Et qui n'est pas contre nous? dira-t-on. Nous axons contre nous le monde entier, les tyrans, les peuples, nos parents, nos concitoyens; et pourtant tous ces ennemis sont si loin de nous nuire qu'ils nous tressent malgré eux des couronnes, qu'ils nous procurent des biens infinis : la sagesse de Dieu tournant leurs embûches à notre gloire et à notre salut. Voyez-vous comme personne n'est contre nous? Ce qui a augmenté la gloire de Job (311) c'est que le démon s'est armé contre lui. Le démon a en effet tout mis en oeuvre pour lui nuire : ses amis, sa femme, ses plaies, ses serviteurs; et rien de cela ne lui a fait de mal. Ce n'était pas encore beaucoup pour lui , bien que cela eût déjà une grande importance; mais ce qui était bien plus, c'est que tout a tourné à son profit. Car comme Dieu était pour lui, tout ce qui semblait être contre lui, lui est devenu avantageux. Ainsi en a-t-il été pour les apôtres. En effet les Juifs, les gentils, les faux frères, les princes, les peuples, la faim, la pauvreté, mille autres choses encore étaient contre eux, et pourtant rien n'était contre eux. C’est même 1à ce qui les a rendus glorieux , illustres et louables devant Dieu et devant l'es hommes. Pensez donc quelle grande parole Paul a prononcée en faveur des fidèles , de ceux qui sont vraiment crucifiés , parole que ne sauraient s'appliquer ceux mêmes qui sont ceints du diadème. En effet, contre un prince les barbares prennent les armes, les ennemis font irruption, les gardes du corps tendent des embûches, les sujets se révoltent souvent, mille autres dangers se présentent; mais contre le fidèle , attentif à observer exactement les lois de Dieu, l'homme ni le démon ne peuvent rien. En lui enlevant ses richesses , vous lui préparez une récompense ; en disant du mal de lui , vous le rendez par là même plus glorieux devant Dieu ; en le réduisant à la faim , vous augmentez sa gloire et sa récompense ; en le livrant à la mort, ce qui semble être le pire, vous lui tressez la couronne du martyre. Qu'y a-t-il donc de comparable à cette vie où rien ne peut nuire ; où ceux mêmes qui tendent des piéges ne sont pas moins utiles que des bienfaiteurs?

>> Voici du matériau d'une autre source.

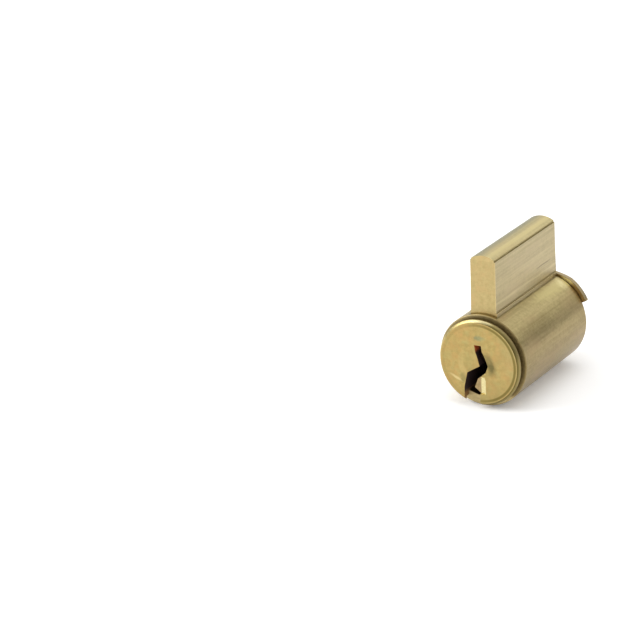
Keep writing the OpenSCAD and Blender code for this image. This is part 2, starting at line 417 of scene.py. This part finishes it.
def steel(name, base, shade, roughness=0.3):
    """Drawn or rolled steel with a fine uneven grain."""
    n = Nodes(name)
    grain = n.noise(12.0)
    patches = n.noise(0.9, detail=3)
    colour = n.mix(n.range(patches, 0.35, 0.65), shade, base)
    rough = n.range(grain, 0.3, 0.7, to_low=roughness - 0.07, to_high=roughness + 0.1)
    return n.finish(colour, rough, n.bump(grain, 0.006))


# ------------------------------------------------------------------ marks
# Each function adds marks to a colour, some of them painted highlights and painted shade. Their places are in
# millimetres, and their tints are linear colours.

# Painted shade in the crease at the housing's foot
CREASE_SHADE = (0.20, 0.165, 0.065)
# Tilts of the dish's painted shade and of the bright stroke at the lower left of the face, in degrees
DISH_TILT = 24.0
STROKE_TILT = -27.0

# Lines along the housing's sides: height and half width in millimetres, strength and tint
FLANK_LINES = (
    (15.25, 0.32, 0.55, (0.30, 0.25, 0.12)),
    (13.4, 0.25, 0.30, (0.36, 0.29, 0.16)),
    (12.3, 0.55, 0.40, (0.52, 0.43, 0.24)),
    (9.75, 0.22, 0.55, (0.34, 0.27, 0.14)),
    (9.25, 0.30, 0.60, (0.56, 0.47, 0.26)),
    (8.65, 0.25, 0.50, (0.36, 0.29, 0.15)),
)


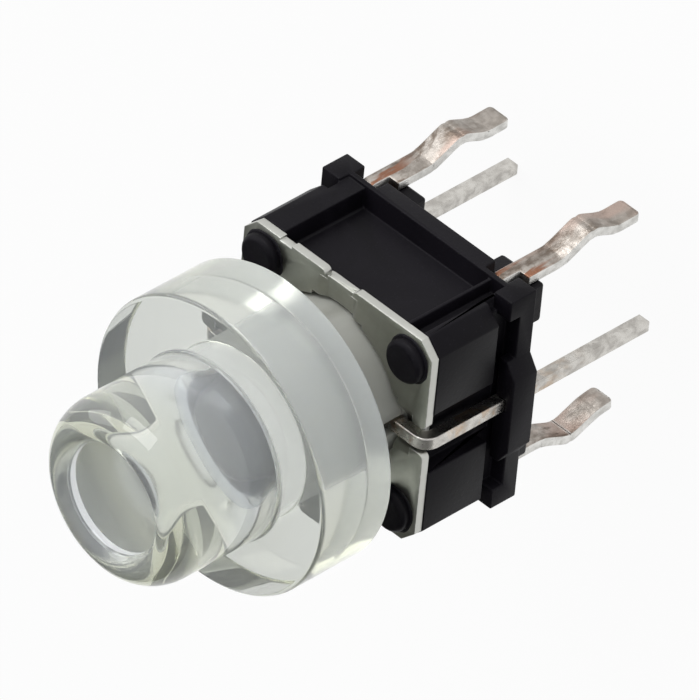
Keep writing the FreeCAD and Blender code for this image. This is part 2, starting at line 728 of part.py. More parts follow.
def main():
    os.makedirs("parts", exist_ok=True)
    pieces = {
        "housing": housing(),
        "cover_plate": cover_plate(),
        "outer_contact": outer_contact(),
        "centre_contact": centre_contact(),
        "snap_dome": snap_dome(),
        "plunger": plunger(),
        "cap": cap(),
        "led_lens": led_lens(),
        "led_cathode": led_cathode(),
        "led_anode": led_anode(),
        "led_chip": led_chip(),
        "bond_wire": bond_wire(),
    }
    for name, shape in pieces.items():
        shape.exportStep(f"parts/{name}.step")
        box_ = shape.BoundBox
        print(name, "solids", len(shape.Solids), "valid", shape.isValid(), "volume", round(shape.Volume, 3),
              "z", round(box_.ZMin, 3), round(box_.ZMax, 3))


main()
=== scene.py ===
import math

import bmesh
import bpy
from mathutils import Matrix, Vector


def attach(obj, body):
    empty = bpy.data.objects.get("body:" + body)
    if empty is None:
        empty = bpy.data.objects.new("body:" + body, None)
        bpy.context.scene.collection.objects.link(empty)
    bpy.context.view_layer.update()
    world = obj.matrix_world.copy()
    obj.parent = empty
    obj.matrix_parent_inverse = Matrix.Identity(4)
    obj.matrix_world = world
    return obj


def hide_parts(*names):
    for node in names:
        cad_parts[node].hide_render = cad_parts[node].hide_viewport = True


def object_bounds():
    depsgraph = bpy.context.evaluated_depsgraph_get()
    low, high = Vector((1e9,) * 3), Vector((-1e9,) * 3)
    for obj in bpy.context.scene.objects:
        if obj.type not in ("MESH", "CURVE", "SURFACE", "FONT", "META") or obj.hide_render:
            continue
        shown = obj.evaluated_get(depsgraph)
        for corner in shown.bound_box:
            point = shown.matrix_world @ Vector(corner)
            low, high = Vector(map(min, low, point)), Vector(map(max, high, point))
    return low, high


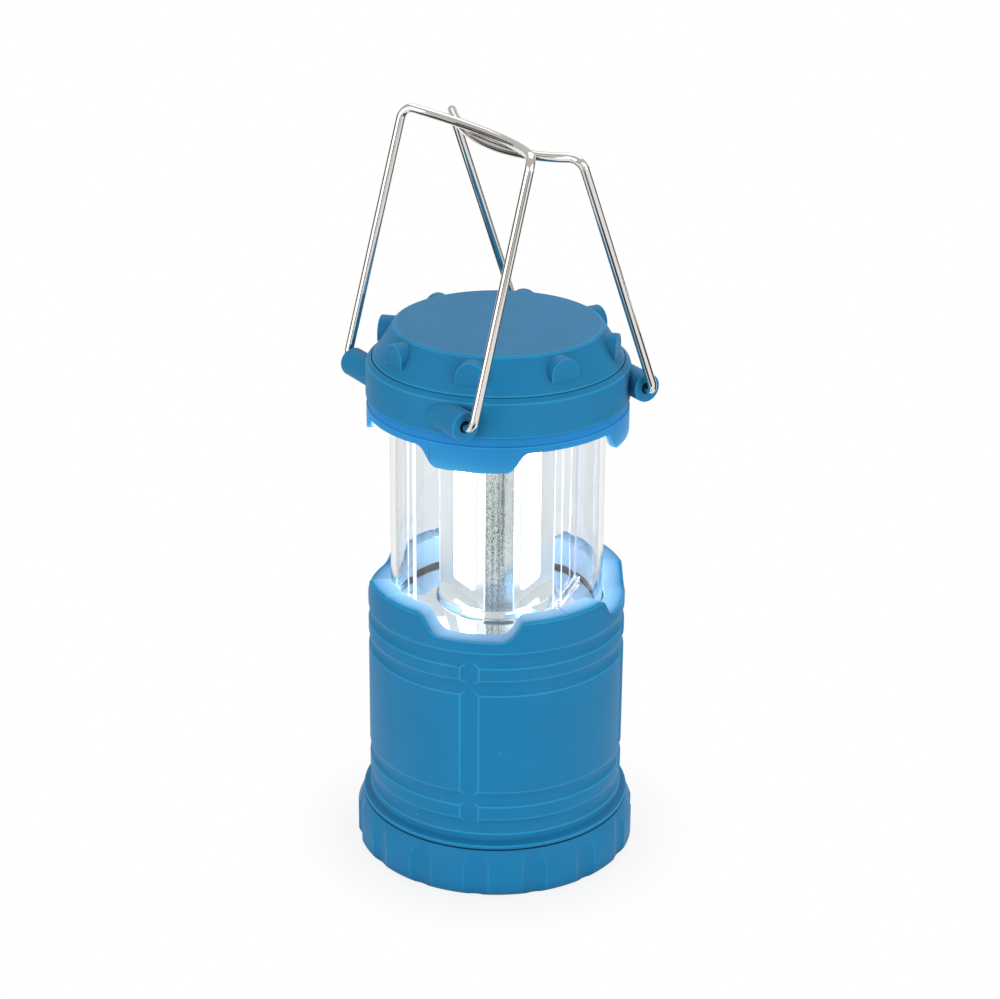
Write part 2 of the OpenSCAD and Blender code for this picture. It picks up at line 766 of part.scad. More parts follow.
module cap_top() color("#2f7fb3") {
  skin = 1.9;
  spigot_r = ring_in - seat;
  spigot_in = spigot_r - 1.4;
  difference() {
    union() {
      rotate_extrude() polygon([[0, cap_seat], [cap_r, cap_seat], [cap_r, cap_z],
        [cap_top_r + 0.3, cap_top_z - 0.4], [cap_top_r - 0.4, cap_top_z], [0, cap_top_z]]);
      ring(spigot_r, spigot_in - over, snap_z - 1.2, cap_seat + e);
      around(4, 45) ring_slice(8, cap_r, spigot_in, snap_z, snap_z + 1);
      around(grips) translate([cap_top_r - 8, 0, grip_z]) rotate([90, 0, 90])
        linear_extrude(height = grip_face - cap_top_r + 8) grip_plan(grip_half);
    }
    // inside of the dome
    rotate_extrude() polygon([[0, snap_z - over], [spigot_in, snap_z - over],
      [spigot_in, cap_z], [cap_top_r - skin, cap_top_z - skin], [0, cap_top_z - skin]]);
    around(grips) translate([cap_top_r - 9, 0, grip_z + skin / 2]) rotate([90, 0, 90])
      linear_extrude(height = grip_face - skin - cap_top_r + 9) grip_plan(grip_half - skin);
  }
}

// ---- handles --------------------------------------------------------------------------------

hinge_bend = 3.2;
bar_bend = 4;
tail = ear_hole - 1.6; // length of wire inside an ear

// wire bent round a centre at the origin, from its -x side up towards +z; its ends run a
// little way into the straights
module bend(radius, angle) {
  lap = 1;
  rotate([90, 0, 0]) rotate([0, 0, 180 - angle - lap]) rotate_extrude(angle = angle + 2 * lap)
    translate([radius, 0]) circle(r = wire_r - e);
}

// bent wire in its own frame: hinge on X, legs up +Z, crossbar bowed towards +Y
module handle() {
  lean = atan((leg_x - bar_x) / (handle_h - hinge_bend - bar_bend));
  leg = (handle_h - hinge_bend * (1 + sin(lean)) - bar_bend) / cos(lean);
  foot = [leg_x - hinge_bend * (1 - cos(lean)), 0, hinge_bend * (1 + sin(lean))];
  // the crossbar's direction at its end, seen in the frame of the leaning leg
  turn = 180 - atan(tan(bow_deg) / cos(lean));
  knee = 90 - asin(sin(lean) * cos(bow_deg));
  out = bar_bend * (1 - cos(knee)) * [cos(turn), sin(turn)];
  up = leg + bar_bend * sin(knee);
  end = foot + [out[0] * cos(lean) - up * sin(lean), out[1],
                out[0] * sin(lean) + up * cos(lean)];
  bow_r = end[0] / sin(bow_deg);
  for (s = [0, 1]) mirror([s, 0, 0]) {
    translate([ear_face - tail, 0, 0]) rotate([0, 90, 0])
      cylinder(r = wire_r, h = leg_x - hinge_bend - ear_face + tail);
    translate([leg_x - hinge_bend, 0, hinge_bend]) rotate([0, 180 - lean, 0])
      bend(hinge_bend, 90 + lean);
    translate(foot) rotate([0, -lean, 0]) {
      cylinder(r = wire_r, h = leg);
      translate([0, 0, leg]) rotate([0, 0, turn]) translate([bar_bend, 0, 0])
        bend(bar_bend, knee);
    }
  }
  translate([0, end[1] - bow_r * cos(bow_deg), end[2]]) rotate([0, 0, 90 - bow_deg])
    rotate_extrude(angle = 2 * bow_deg) translate([bow_r, 0]) circle(r = wire_r);
}

module handle_a() color("#c9cdd1")
  translate([0, -hinge_y, hinge_z]) rotate([-lean_a, 0, 0]) handle();

module handle_b() color("#c9cdd1")
  translate([0, hinge_y, hinge_z]) rotate([lean_b, 0, 0]) rotate([0, 0, 180]) handle();

base_cover();
body_shell();
battery_tray();
tray_screws();
cell_1();
cell_2();
cell_3();
cell_links();
cell_terminals();
contact_rails();
carrier();
carrier_screws();
wiper_contacts();
floor_mirror();
wire_cover();
column_foot();
reflector_1();
reflector_2();
reflector_3();
led_board_1();
led_board_2();
led_board_3();
led_strip_1();
led_strip_2();
led_strip_3();
globe();
head_plate();
head_screws();
driver_board();
cap_skirt();
cap_ring();
cap_top();
handle_a();
handle_b();
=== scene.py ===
import json
import math

import bmesh
import bpy
from mathutils import Matrix, Vector


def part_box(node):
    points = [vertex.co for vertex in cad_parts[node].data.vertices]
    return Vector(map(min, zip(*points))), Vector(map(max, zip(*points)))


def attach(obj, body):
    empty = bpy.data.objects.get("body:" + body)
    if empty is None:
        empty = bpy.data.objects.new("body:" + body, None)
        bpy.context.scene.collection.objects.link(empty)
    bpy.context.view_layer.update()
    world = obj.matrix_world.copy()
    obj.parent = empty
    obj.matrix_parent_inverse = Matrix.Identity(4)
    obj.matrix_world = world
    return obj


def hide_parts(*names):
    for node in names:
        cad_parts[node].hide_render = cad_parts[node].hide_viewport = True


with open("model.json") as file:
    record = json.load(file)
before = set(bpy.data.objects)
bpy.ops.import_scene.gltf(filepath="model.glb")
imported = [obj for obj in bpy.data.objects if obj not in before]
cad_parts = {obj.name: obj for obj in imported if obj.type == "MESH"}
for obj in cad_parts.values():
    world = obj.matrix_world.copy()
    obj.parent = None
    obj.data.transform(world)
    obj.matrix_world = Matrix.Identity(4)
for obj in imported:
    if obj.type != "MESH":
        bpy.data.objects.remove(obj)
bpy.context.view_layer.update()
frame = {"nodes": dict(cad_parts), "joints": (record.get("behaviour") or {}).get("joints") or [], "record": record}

bl_info = {
    "name": "Telescoping Camping Lantern",
    "version": (1, 0, 0),
    "blender": (4, 5, 0),
    "location": "View3D > Sidebar > Lantern",
    "description": "Dresses the packed lantern: soft blue mouldings, clear globe, silvered light "
                   "column, lit strips and plated wire handles, with a studio round them",
    "category": "Object",
}

# ---- reading the frame ----------------------------------------------------------------------

MM = 0.001
BODY_R = 40 * MM       # of the body, and of the tips of the skirt's tabs
STRIPS = (30.0, 150.0, 270.0)      # directions the lit strips face, from +X
HINGE_A = next(j for j in frame["joints"] if j["name"] == "handle_a_hinge")
HINGE_B = next(j for j in frame["joints"] if j["name"] == "handle_b_hinge")


def low(node):
    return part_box(node)[0]


def high(node):
    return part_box(node)[1]


# ---- fixed numbers --------------------------------------------------------------------------

MERGE = 0.025 * MM     # corners nearer than this are one; the exact build leaves 0.01 mm steps
FLAT_BEND = math.radians(0.5)      # faces that bend less than this are joined
EDGE_BEND = math.radians(25.0)     # edges that bend more are sharp, and the outer ones rounded
EDGE_STEPS = 3         # faces across a rounded edge
SKIN = 1.0 * MM        # depth of detail on an outer face
SEAM_HALF = 0.13 * MM  # half the width of a parting line or seam, wider than real so it shows
SEAM_ROOM = 1.5 * MM   # from a seam on a nose to the nearest rounded edge
WIRE_TAIL = 9.0 * MM   # straight wire inside each ear
RIM_WALL = 0.9 * MM    # from the body's side to where the rim starts to look lit
RIM_DEPTH = 6.8 * MM   # from the body's side to where it looks palest
RIM_HEIGHT = 10.05 * MM            # of the rim that the strips light
SKIRT_LIT = (1.2 * MM, 2.2 * MM)   # the same two for the skirt, from the tips of its tabs
CRACK = (18 * MM, 34 * MM)         # up a nose, where its seam turns from dark to bright
HAZE = 26 * MM         # up a nose, where the painted haze of the strips' light by the foot ends
LEVEL = (1.0, 1.0, 0.0)            # times a place drops its height

AZIMUTH = 57.7         # of the camera, in degrees from -Y towards +X
ELEVATION = 22.53      # of the camera, in degrees
ROLL = 0.443           # of the camera about its own axis, in degrees
TARGET = (0, 0, 0.11436)           # what it looks at
CAMERA_DISTANCE = 0.7717           # from there, in metres
LENS = 90.4            # in mm, on a sensor 36 mm wide
SHIFT_X = 0.0027       # of the view, in widths
LAMP_DISTANCE = 1.4    # from 0.1 m up on the axis
PANEL = (1.2, 0.02, 0.42)          # distance, foot and top of the standing cards, in metres
CARD_HEIGHT = 0.4 * MM             # of the lying cards over the floor
FLOOR_R = 3.0
SHADOW = (0.042, 0.075)            # from the axis, where the floor starts to fade and is white


def linear(code):
    """A colour written in sRGB hex, such as 2A7DB0, as linear RGBA."""
    channels = [int(code[i:i + 2], 16) / 255 for i in (0, 2, 4)]
    return [c / 12.92 if c <= 0.04045 else ((c + 0.055) / 1.055) ** 2.4 for c in channels] + [1]


def towards(azimuth, elevation):
    """Unit vector from the lantern: degrees from -Y towards +X, and degrees up."""
    side, up = math.radians(azimuth), math.radians(elevation)
    return Vector((math.sin(side) * math.cos(up), -math.cos(side) * math.cos(up),
                   math.sin(up)))


# ---- sizes and colours a user may change ----------------------------------------------------


def colour_prop(name, code, description):
    """A colour, its default in sRGB hex."""
    return bpy.props.FloatVectorProperty(name=name, description=description, size=3,
                                         subtype="COLOR", min=0.0, max=1.0,
                                         default=linear(code)[:3])


def length_prop(name, default, least, most, description):
    """A length, given in millimetres."""
    return bpy.props.FloatProperty(name=name, description=description, subtype="DISTANCE",
                                   unit="LENGTH", default=default * MM, min=least * MM,
                                   max=most * MM, precision=5)


def angle_prop(name, default, least, most, description):
    """An angle, its default in degrees and its limits in radians."""
    return bpy.props.FloatProperty(name=name, description=description, subtype="ANGLE",
                                   unit="ROTATION", default=math.radians(default), min=least,
                                   max=most)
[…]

Aussi Paul dit-il : « Si Dieu est pour nous, qui sera contre nous? »
Ensuite, non content de ce qu'il vient de dire, il rappelle encore le plus grand signe de l'amour de Dieu pour nous, celui qu'il ne perd jamais de vue : l'immolation du Fils. Non-seulement, nous dit-il, Dieu les a justifiés, glorifiés , rendus conformes à l'image de son Fils; mais il n'a pas même épargné ce Fils pour vous. Aussi ajoute-t-il-: « Lui qui n'a pas épargné même son propre Fils, mais qui l'a livré pour nous tous , comment ne nous aurait-il pas donné toutes choses avec lui (32) ? » L'apôtre emploie ici des expressions énergiques et brûlantes , pour faire comprendre l'amour divin. Comment donc Dieu nous abandonnerait-il, lui qui n'a pas ménagé son propre Fils, mais l'a livré pour nous tous? Et songez quelle bonté c'est de ne pas ménager son propre Fils, mais de le livrer, et de le livrer pour tous, pour des êtres sans valeur, pour des ingrats, des ennemis, des blasphémateurs: « Comment ne nous aurait-il pas donné toutes choses avec lui ? » L'apôtre veut dire : S'il nous a donné son Fils, non pas simplement donné, mais donné pour être immolé, comment mettrez-vous le reste en doute, quand vous avez reçu le Maître lui-même? Comment douterez-vous de la propriété , quand vous avez le propriétaire? Comment celui qui a donné le plus à des ennemis, refusera-t-il le moins à des amis? « Qui accusera les élus de Dieu?... (33) ».